**Problem statement:**
Write out exactly the lines from the line with "piece[len(ROWS_TOP) :] = shift_ends(back[len(ROWS_TOP)" through the line with "if empty is", including both, and nothing more.

Stored items from a collection:
.....
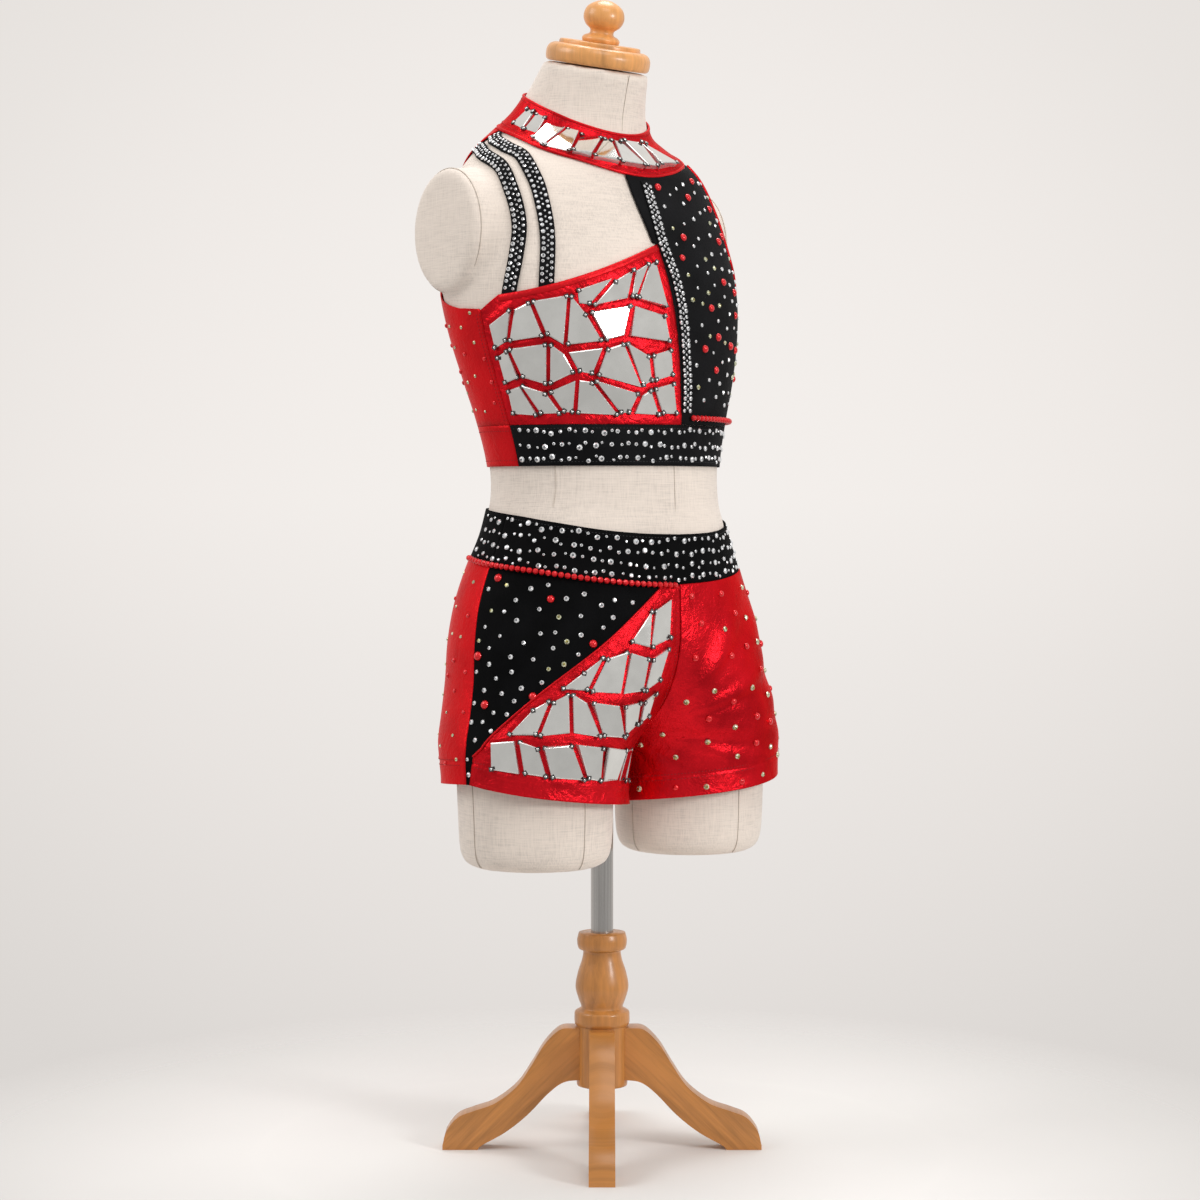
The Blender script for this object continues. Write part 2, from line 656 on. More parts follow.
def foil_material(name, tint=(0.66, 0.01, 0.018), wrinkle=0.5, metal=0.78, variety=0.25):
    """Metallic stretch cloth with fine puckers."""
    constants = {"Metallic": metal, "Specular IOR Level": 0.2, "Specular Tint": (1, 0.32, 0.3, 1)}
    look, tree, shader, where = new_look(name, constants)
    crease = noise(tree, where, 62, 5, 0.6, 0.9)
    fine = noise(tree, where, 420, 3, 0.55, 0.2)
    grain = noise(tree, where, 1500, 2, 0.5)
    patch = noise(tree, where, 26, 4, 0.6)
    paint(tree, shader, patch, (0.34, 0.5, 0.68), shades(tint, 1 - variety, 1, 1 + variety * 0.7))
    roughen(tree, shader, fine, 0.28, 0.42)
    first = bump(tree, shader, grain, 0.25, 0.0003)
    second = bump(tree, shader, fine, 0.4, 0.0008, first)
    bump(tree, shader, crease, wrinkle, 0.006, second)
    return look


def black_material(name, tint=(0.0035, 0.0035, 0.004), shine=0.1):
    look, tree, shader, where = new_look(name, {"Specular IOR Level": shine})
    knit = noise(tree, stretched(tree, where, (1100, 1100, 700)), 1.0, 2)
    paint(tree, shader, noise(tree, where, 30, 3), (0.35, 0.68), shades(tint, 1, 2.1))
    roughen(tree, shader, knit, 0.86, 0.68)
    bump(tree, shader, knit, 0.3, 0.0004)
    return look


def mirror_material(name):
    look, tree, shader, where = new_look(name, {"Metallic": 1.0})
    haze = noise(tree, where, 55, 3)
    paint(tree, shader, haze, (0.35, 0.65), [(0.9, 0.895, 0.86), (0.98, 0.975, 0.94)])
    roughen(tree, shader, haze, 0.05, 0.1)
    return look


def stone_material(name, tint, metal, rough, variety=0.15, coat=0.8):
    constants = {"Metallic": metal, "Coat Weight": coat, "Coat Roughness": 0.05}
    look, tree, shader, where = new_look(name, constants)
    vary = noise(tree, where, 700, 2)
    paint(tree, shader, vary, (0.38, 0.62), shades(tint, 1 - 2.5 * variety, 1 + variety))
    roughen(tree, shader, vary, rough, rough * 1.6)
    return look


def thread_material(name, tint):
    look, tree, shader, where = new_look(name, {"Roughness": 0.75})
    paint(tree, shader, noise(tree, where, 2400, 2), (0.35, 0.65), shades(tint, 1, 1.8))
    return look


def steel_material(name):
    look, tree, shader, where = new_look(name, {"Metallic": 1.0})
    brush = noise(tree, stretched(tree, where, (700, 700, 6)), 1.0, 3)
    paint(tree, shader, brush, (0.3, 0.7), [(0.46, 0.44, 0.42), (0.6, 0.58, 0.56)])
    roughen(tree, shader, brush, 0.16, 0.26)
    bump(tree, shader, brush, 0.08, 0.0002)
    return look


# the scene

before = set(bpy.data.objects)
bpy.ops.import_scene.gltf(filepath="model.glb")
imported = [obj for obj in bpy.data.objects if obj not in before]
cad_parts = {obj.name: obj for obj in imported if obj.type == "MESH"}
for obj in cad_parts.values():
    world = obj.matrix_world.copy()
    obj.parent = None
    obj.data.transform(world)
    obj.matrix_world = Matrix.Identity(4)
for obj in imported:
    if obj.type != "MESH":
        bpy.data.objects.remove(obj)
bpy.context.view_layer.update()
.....
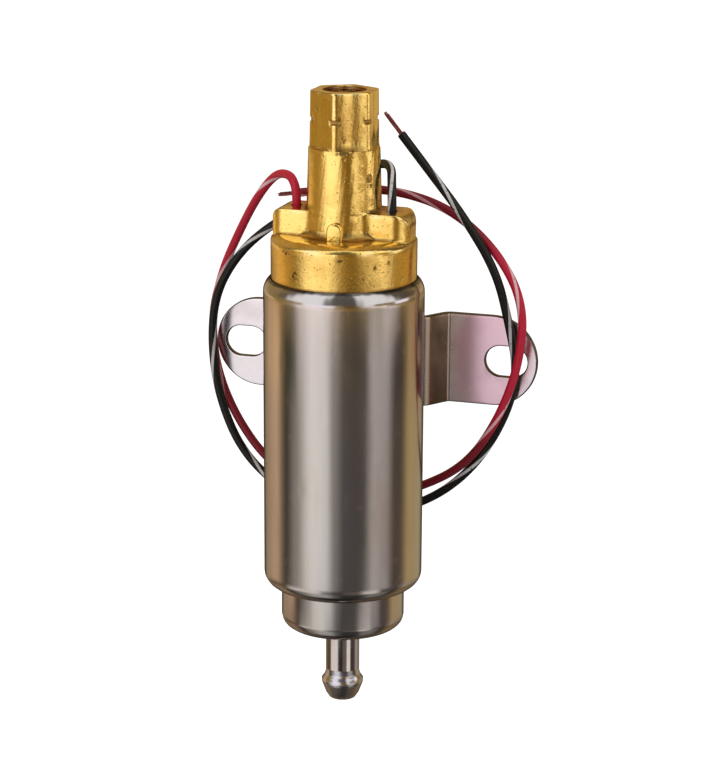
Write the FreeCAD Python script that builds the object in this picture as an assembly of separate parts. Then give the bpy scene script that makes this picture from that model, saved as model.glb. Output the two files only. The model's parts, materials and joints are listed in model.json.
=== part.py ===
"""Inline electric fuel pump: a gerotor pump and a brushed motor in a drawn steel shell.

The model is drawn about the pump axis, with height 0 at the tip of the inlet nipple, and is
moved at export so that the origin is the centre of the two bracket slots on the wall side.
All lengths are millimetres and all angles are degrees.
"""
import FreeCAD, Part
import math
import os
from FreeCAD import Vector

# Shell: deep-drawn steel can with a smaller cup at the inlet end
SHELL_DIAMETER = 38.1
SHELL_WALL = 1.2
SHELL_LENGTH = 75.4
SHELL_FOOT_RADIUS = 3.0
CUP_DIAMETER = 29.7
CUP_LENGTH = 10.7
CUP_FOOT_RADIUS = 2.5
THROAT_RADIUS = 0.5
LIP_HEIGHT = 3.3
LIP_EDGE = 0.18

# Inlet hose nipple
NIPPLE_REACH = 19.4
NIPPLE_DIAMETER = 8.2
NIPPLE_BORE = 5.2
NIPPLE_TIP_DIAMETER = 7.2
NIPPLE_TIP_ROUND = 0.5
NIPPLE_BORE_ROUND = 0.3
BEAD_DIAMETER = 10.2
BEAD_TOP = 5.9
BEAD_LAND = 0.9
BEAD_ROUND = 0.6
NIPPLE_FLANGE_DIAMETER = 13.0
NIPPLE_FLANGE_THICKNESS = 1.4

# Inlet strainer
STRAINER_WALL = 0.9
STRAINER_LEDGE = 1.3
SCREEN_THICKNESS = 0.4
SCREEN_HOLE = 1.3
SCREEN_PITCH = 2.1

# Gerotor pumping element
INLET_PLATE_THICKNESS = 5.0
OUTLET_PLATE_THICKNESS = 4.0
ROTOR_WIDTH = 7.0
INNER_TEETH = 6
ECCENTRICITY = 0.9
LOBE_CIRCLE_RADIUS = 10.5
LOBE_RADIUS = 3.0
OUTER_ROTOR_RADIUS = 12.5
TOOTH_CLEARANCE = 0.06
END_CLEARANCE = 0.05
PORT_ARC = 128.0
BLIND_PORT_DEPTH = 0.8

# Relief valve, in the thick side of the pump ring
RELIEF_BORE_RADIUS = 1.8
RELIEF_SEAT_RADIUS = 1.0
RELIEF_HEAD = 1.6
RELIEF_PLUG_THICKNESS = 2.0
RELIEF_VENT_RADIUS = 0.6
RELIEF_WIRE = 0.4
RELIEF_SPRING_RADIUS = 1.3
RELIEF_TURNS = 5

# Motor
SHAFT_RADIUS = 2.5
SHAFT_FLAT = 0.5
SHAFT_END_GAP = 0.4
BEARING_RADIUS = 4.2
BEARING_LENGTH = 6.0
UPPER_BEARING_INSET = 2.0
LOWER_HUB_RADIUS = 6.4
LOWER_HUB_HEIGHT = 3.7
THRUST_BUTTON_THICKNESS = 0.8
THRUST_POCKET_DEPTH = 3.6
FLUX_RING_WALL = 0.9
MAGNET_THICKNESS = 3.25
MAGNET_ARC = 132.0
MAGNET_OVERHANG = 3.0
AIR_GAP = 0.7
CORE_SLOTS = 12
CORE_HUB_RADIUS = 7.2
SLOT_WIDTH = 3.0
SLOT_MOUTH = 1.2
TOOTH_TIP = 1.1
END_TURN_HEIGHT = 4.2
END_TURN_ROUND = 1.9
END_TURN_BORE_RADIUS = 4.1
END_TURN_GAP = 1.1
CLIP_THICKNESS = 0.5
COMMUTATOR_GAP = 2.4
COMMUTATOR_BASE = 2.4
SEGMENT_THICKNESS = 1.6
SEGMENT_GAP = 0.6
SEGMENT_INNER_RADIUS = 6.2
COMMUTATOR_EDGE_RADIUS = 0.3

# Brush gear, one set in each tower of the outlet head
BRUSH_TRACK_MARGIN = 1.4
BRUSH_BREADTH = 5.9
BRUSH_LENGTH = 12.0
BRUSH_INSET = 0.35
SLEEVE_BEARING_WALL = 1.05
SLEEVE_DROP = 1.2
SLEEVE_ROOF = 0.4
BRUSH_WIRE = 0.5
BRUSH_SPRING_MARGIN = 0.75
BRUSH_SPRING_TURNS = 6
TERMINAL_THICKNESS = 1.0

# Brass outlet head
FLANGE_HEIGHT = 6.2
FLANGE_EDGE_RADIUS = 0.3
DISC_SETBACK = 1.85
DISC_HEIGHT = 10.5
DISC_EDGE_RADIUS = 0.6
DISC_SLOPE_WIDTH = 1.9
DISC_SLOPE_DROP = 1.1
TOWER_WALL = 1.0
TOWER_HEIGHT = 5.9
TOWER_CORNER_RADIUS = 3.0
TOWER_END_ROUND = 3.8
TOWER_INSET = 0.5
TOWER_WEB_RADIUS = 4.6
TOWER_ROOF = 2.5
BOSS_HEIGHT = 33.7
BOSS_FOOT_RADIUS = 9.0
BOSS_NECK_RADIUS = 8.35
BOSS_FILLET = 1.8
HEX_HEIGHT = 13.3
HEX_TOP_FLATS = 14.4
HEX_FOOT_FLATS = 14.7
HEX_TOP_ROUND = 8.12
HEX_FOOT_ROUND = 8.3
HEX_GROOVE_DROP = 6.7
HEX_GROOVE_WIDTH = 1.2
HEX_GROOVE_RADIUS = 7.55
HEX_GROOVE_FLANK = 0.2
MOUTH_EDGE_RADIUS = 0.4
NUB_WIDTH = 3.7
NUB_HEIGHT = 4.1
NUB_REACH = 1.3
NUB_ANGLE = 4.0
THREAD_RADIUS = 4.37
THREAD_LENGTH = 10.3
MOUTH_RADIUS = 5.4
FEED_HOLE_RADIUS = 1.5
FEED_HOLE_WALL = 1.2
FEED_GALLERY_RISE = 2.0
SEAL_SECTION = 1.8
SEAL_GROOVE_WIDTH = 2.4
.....
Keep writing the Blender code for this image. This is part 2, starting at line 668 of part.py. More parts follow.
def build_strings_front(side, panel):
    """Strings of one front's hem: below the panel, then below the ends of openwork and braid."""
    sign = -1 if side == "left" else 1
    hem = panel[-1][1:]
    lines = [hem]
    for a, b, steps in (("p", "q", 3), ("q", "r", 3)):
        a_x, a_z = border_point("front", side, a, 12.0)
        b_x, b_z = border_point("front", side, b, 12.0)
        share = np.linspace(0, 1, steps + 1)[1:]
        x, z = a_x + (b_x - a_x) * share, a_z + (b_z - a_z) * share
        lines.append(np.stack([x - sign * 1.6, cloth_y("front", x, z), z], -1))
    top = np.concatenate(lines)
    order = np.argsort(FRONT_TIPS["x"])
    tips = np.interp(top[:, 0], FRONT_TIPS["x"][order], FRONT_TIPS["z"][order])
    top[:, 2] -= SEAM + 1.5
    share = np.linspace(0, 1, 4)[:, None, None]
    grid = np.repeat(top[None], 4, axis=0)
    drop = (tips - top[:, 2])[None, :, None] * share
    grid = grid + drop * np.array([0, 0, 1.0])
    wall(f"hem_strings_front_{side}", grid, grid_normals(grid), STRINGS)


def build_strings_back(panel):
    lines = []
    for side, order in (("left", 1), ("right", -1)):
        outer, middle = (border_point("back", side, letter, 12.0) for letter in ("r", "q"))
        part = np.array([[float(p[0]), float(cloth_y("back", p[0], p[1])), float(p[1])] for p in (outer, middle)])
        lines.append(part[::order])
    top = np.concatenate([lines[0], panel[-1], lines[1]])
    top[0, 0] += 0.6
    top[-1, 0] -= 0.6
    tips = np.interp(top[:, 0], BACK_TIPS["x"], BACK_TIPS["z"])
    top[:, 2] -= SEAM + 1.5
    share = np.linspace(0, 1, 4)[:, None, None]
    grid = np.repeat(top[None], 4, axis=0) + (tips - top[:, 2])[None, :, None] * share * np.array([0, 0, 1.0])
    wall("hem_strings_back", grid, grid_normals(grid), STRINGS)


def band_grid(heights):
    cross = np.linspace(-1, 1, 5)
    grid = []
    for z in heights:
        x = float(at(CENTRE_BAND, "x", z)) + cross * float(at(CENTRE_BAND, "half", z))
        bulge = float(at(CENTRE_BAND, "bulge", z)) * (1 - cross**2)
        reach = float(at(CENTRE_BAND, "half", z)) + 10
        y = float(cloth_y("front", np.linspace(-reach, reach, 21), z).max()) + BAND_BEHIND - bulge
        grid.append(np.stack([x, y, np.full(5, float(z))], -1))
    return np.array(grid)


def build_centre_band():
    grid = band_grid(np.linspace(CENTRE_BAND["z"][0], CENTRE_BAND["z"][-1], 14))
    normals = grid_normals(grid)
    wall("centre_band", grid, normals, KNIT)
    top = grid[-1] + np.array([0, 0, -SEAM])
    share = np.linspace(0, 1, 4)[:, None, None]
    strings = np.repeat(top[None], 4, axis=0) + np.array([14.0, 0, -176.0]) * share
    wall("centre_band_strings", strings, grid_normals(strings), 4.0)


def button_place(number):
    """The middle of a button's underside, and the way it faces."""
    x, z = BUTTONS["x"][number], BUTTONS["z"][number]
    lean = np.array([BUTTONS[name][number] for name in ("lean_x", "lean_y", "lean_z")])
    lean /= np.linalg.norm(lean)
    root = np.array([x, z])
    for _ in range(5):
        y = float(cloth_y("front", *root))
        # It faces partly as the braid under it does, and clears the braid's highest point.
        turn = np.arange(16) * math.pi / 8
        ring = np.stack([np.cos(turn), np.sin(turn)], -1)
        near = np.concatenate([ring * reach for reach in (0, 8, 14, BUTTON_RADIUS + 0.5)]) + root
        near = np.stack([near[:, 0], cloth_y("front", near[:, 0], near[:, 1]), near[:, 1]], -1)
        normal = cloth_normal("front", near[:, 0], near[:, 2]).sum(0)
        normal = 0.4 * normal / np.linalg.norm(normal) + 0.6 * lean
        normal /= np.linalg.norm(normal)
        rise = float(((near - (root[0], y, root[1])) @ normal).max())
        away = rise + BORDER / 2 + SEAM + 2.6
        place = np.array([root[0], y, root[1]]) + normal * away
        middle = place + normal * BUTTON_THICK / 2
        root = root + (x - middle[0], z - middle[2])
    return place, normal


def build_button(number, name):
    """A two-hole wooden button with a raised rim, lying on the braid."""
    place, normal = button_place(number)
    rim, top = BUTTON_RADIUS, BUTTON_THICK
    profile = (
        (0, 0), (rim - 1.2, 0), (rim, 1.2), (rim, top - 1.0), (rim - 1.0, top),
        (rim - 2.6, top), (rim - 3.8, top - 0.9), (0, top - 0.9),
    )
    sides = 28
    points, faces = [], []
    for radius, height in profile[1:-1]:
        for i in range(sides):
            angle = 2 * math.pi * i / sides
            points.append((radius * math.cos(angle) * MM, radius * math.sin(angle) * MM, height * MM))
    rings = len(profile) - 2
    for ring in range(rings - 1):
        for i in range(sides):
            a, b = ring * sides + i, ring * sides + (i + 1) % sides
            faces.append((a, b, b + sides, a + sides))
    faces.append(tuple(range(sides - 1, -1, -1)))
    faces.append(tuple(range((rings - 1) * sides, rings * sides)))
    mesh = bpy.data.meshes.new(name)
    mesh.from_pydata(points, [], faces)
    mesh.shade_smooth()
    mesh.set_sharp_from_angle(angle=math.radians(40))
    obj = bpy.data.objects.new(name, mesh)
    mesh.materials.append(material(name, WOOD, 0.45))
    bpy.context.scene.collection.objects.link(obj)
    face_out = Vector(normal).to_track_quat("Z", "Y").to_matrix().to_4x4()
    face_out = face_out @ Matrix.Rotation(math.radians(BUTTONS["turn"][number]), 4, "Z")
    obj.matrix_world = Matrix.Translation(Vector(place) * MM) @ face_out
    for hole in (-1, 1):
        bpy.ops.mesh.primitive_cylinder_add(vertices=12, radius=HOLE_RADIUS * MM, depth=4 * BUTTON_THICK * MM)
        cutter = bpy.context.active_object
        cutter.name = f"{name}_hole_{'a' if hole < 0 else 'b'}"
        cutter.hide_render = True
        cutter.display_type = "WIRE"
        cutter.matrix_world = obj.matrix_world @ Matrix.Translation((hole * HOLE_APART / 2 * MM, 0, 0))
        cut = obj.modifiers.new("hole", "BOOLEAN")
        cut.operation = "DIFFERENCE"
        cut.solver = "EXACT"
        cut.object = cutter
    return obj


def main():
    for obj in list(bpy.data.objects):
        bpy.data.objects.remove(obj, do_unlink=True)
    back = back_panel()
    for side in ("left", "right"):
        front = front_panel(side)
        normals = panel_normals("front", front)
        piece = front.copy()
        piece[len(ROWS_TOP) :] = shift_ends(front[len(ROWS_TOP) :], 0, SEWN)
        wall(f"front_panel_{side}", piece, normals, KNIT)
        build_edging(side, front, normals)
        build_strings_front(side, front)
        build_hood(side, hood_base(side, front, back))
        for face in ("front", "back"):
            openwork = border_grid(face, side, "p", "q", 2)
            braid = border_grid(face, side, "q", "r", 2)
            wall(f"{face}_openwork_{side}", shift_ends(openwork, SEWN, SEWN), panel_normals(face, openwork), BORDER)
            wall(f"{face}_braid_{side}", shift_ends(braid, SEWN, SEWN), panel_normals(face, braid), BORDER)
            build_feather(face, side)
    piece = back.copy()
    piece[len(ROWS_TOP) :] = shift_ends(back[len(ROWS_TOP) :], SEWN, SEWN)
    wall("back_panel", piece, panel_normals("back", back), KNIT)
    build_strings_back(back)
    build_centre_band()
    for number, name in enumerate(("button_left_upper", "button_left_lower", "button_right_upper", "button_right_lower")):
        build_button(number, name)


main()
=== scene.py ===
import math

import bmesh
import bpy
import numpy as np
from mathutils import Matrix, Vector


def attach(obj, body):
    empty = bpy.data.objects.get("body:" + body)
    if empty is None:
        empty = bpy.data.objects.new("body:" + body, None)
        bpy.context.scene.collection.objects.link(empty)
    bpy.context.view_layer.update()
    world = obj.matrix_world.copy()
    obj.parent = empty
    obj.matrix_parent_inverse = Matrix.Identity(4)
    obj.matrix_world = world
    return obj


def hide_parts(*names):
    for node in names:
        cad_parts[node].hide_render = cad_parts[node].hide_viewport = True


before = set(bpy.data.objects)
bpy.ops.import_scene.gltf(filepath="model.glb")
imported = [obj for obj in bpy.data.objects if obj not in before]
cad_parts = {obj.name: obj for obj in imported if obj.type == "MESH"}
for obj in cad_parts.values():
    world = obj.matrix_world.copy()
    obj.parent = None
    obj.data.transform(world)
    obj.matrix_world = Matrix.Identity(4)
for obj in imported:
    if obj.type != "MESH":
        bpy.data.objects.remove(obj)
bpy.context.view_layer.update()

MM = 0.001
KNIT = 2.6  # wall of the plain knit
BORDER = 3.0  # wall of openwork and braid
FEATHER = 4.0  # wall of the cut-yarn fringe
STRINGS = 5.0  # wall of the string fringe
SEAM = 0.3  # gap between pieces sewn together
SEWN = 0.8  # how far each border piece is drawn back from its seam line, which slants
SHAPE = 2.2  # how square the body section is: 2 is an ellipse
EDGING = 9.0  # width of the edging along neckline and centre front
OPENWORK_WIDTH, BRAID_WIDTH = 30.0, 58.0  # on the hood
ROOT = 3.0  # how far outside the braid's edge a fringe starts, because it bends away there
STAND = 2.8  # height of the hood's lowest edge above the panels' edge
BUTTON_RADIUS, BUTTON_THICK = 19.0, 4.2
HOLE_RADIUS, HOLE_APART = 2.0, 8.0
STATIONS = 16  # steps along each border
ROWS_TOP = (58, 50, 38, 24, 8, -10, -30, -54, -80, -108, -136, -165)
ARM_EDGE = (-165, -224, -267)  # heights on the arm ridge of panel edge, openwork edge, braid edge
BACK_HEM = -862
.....
**Solution to the exercise:**
    piece[len(ROWS_TOP) :] = shift_ends(back[len(ROWS_TOP) :], SEWN, SEWN)
    wall("back_panel", piece, panel_normals("back", back), KNIT)
    build_strings_back(back)
    build_centre_band()
    for number, name in enumerate(("button_left_upper", "button_left_lower", "button_right_upper", "button_right_lower")):
        build_button(number, name)


main()
=== scene.py ===
import math

import bmesh
import bpy
import numpy as np
from mathutils import Matrix, Vector


def attach(obj, body):
    empty = bpy.data.objects.get("body:" + body)
    if empty is None:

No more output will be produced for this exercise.